Esma Isis-Arnautović: Vom Menschenbild zum Paradigma
Rezensiert von Dipl.-Päd. Dr. Jos Schnurer, 30.07.2024

Esma Isis-Arnautović: Vom Menschenbild zum Paradigma. Zur Begründbarkeit einer theologischen Anthropologie im Islam.
Nomos Verlagsgesellschaft
(Baden-Baden) 2024.
285 Seiten.
ISBN 978-3-7560-1564-1.
69,00 EUR.
Reihe: Theologie, Bildung, Ethik und Recht des Islam - 10.

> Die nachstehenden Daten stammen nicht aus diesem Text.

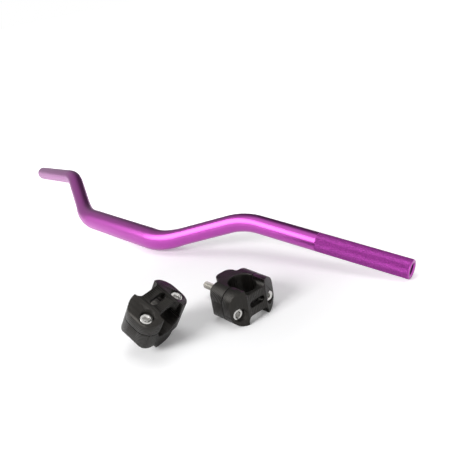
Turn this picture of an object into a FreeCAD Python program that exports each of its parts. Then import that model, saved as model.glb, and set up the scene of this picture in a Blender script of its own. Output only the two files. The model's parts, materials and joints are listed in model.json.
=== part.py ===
import FreeCAD, Part
import math
import os

os.makedirs("parts", exist_ok=True)

Vector = FreeCAD.Vector

# A tapered motorbike handlebar lying on a flat surface, with its two bar clamps beside it.
# Lengths are millimetres, angles degrees. X runs along the bar, Y from the bar's middle
# towards its swept-back ends, Z is up and the surface is Z = 0.

# Handlebar tube
clamp_zone_diameter = 28.6
grip_diameter = 22.2
clamp_zone_bore_diameter = 20.6
bend_bore_diameter = 16.6
grip_bore_diameter = 13.8
bore_taper_length = 30.0
inner_corner_x = 92.2
outer_corner_x = 199.4
outer_corner_y = 51.6
outer_corner_z = 45.0
grip_end_x = 399.2
grip_end_y = 92.5
grip_end_z = 10.95
inner_bend_radius = 88.0
outer_bend_radius = 88.0
taper_length = 56.0
tube_outer_chamfer = 0.8
tube_bore_chamfer = 1.4

# Clamp body, in its own frame: x along the bar, y along the line of the two bolts,
# z out of the cap, with the origin on the bar axis in the middle of the cap's waist
split_gap = 1.0
bolt_to_bore_wall = 2.45
counterbore_wall = 2.0
body_back_reach = 20.5
body_front_reach = 18.0
body_corner_radius = 14.5
bore_rim_chamfer = 0.6
cap_crown_wall = 5.0
shoulder_width = 17.0
shoulder_angle = 25.0
waist_width = 24.0
scallop_side_width = 16.5
scallop_radius = 5.0
slot_to_counterbore_wall = 4.0
slot_width = 7.2
riser_bottom_wall = 6.2
block_corner_radius = 6.0
foot_height = 11.5
foot_length = 23.0
foot_corner_radius = 8.0
foot_neck_radius = 3.0

# Fasteners: two low-head socket bolts and one stud in each clamp
bolt_plane_x = -6.5
bolt_diameter = 8.0
bolt_length = 20.0
bolt_head_diameter = 13.0
bolt_head_height = 5.0
bolt_head_chamfer = 0.6
bolt_hex_size = 6.0
bolt_hex_depth = 3.0
bolt_seat_z = 7.8
bolt_hole_clearance = 0.25
counterbore_clearance = 0.5
thread_clearance = 0.03
bolt_tip_room = 3.0
stud_tip_chamfer = 0.8
stud_diameter = 8.0
stud_runout_diameter = 6.6
stud_runout_above = 1.0
stud_runout_below = 1.0
stud_hole_tip_room = 0.2
right_stud_length = 40.0
right_stud_free_length = 32.0
left_stud_length = 23.0
left_stud_free_length = 7.0

# Places of the two clamps on the surface
right_clamp_x = 292.6
right_clamp_y = -49.8
right_clamp_heading = -2.5
left_clamp_x = 257.5
left_clamp_y = -136.4
left_clamp_heading = 8.75

# Sizes that follow from the ones above
outer_corner = Vector(outer_corner_x, outer_corner_y, outer_corner_z)
grip_end = Vector(grip_end_x, grip_end_y, grip_end_z)
clamp_zone_radius = clamp_zone_diameter / 2
grip_radius = grip_diameter / 2
bore_radius = clamp_zone_radius
counterbore_radius = bolt_head_diameter / 2 + counterbore_clearance
bolt_hole_radius = bolt_diameter / 2 + bolt_hole_clearance
thread_hole_radius = bolt_diameter / 2 + thread_clearance
bolt_spacing = clamp_zone_diameter + 2 * (bolt_hole_radius + bolt_to_bore_wall)
body_length = bolt_spacing + 2 * (counterbore_radius + counterbore_wall)
body_width = body_back_reach + body_front_reach
crown_height = bore_radius + cap_crown_wall
crown_length = body_length - 2 * shoulder_width
scallop_length = body_length - 2 * scallop_side_width
slot_length = bolt_spacing - 2 * (counterbore_radius + slot_to_counterbore_wall)
block_drop = bore_radius + riser_bottom_wall
foot_drop = block_drop + foot_height
stud_hole_depth = stud_hole_tip_room + max(right_stud_length - right_stud_free_length,
                                           left_stud_length - left_stud_free_length)


def unit(vector):
    result = Vector(vector)
    result.normalize()
    return result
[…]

Fragen nach dem Wer? – Woher? – Wohin?
Es ist eine mit Mosaiken bestückte, farbenfrohe, fragmentierte Leinwand, auf der Bruchstücke und leere weiße Stellen des Themenfeldes „Theologische Anthropologie des Islam“ zu sehen sind. Es sind Fragen danach, ob der Islam für Anders- oder Nichtgläubige Feind oder Freund ist (Monika Tworuschka, 2019), ob in demokratischen, freiheitlichen Gesellschaften muslimische Ideologien Platz haben (Kai Hafez, 2013), wie antimuslimischem Rassismus begegnet werden kann (Petra Wild, 2018), wie in liberalen, demokratischen Gesellschaften religiöse Bildung vermittelt werden kann (Zekirija Sejdini, Hrsg., 2016), wie in der Moderne (Slavoj Zizek, 2015) der Islam neu gedacht und gemacht werden kann (Katajun Amirpur, 2013). Ich- und Weltanschauung sind intellektuelle, anthropologische Herausforderungen (siehe z.B. dazu auch: Anne Conrad, u.a., Hrsg., Erziehung als „Entfehlerung“. Weltanschauung, Bildung und Geschlecht in der Neuzeit, 2018, www.socialnet.de/rezensionen/22612.php).

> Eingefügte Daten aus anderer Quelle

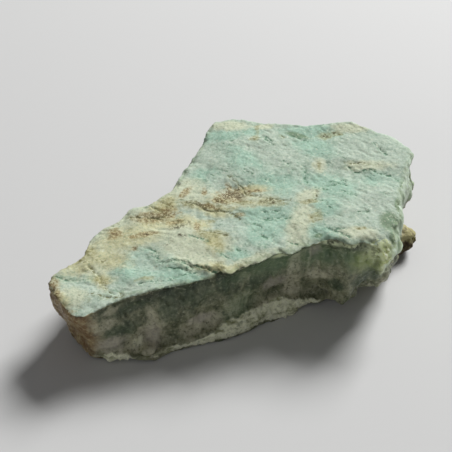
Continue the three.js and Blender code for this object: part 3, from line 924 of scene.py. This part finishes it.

Entstehungshintergrund und Autorin
Es sind die abendländischen, philosophischen Fragen danach, wer der Mensch ist, was er wissen kann, was er tun soll und was er hoffen darf (Immanuel Kant), die sich in der sich immer interdependenter und entgrenzender entwickelnden Welt existentiell stellen und interkulturelles Denken und Handeln und den interreligiösen Dialog fordern. Die Auseinandersetzung mit dem Islam als Glaubensgemeinschaft macht es notwendig, die (gesetzten) Grundlagen der Glaubenslehre zu bedenken: Da ist zum einen die Sunna als prophetisches Wissen und Überlieferung; zum anderen ist es das Menschenbild, das sich als Botschaft, Gesetz und Offenbarung vermittelt.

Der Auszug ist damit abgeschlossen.